Pour cet ancien cadre d'Air Afrique, entré dans la confrérie par accident, d'aucuns diraient par effraction, la vertu essentielle en matière de diplomatie est la fidélité à un homme. On est où là ? Pour parler comme le bourlingueur de la Radio mondiale ! Sommes-nous toujours en république où nos ambassadeurs accrédités à l'étranger sont jusqu'à preuve du contraire des hauts fonctionnaires de la république ? S'ils sont redevables à un homme, c'est bien en sa qualité de chef de l'Etat, garant des intérêts collectifs des Burkinabè et non parce qu'ils doivent leur nomination à un individu, provisoirement chef de l'Etat. Prétendre le contraire serait très dangereux pour l'image même de la république. Le contexte dans lequel ces propos ont été prononcés leur confère une résonance politicienne. L'obligation de réserve dont il est question s'apparente à une entreprise d'intimidation à l'égard d'un homme, qui bien que diplomate, a usé d'un droit fondamental garanti par la constitution : la liberté d'expression. Ce droit est reconnu même aux diplomates à la seule condition que l'usage qui en est fait ne nuise pas aux intérêts et à l'image du pays. Dans le cas qui nous intéresse, Salif Diallo s'est exprimé dans l'environnement du congrès de son parti dont il est un des principaux responsables. Si ses propos avaient été autres, personne n'aurait invoqué l'obligation de réserve. Mais son appel à la réflexion sur la vie institutionnelle de notre pays est assurément anticonformiste. Ce n'est donc pas l'obligation de réserve qui est en cause, mais l'anticonformisme du propos.
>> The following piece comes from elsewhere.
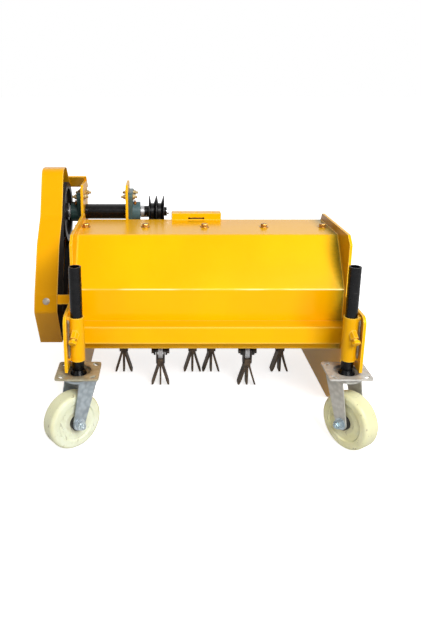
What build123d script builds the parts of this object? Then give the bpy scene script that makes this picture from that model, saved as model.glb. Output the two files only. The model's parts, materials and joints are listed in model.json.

Dans les années 50, Michel Débré, ministre français, résumait ainsi sa conception de l'obligation de réserve : "le fonctionnaire est un homme de silence, il sert, il travaille, il se tait". Cette conception est aujourd'hui, largement battue en brèche. Elle détonne dans une société qui se veut moderne dans laquelle le progrès est la conséquence de la montée des libertés. Alors même qu'à côté de nous, les diplomates étrangers usent abondamment d'un devoir d'ingérence dans la vie de nos Etats, au Burkina, on rame à contre courant en plaçant notre diplomatie sous éteignoir. Le diplomate moderne est aussi habilité à jouir de la plénitude de ses droits constitutionnels au regard de sa vocation à servir l'intérêt général et de la responsabilité qui lui incombe. Il faut donc arrêter de considérer les diplomates comme des serviteurs du Roi. C'était le cas du temps du Roi Soleil en Gaulle. Mais sommes-nous condamnés à contempler le postérieur de nos anciens maîtres quand bien même les temps ont changé ?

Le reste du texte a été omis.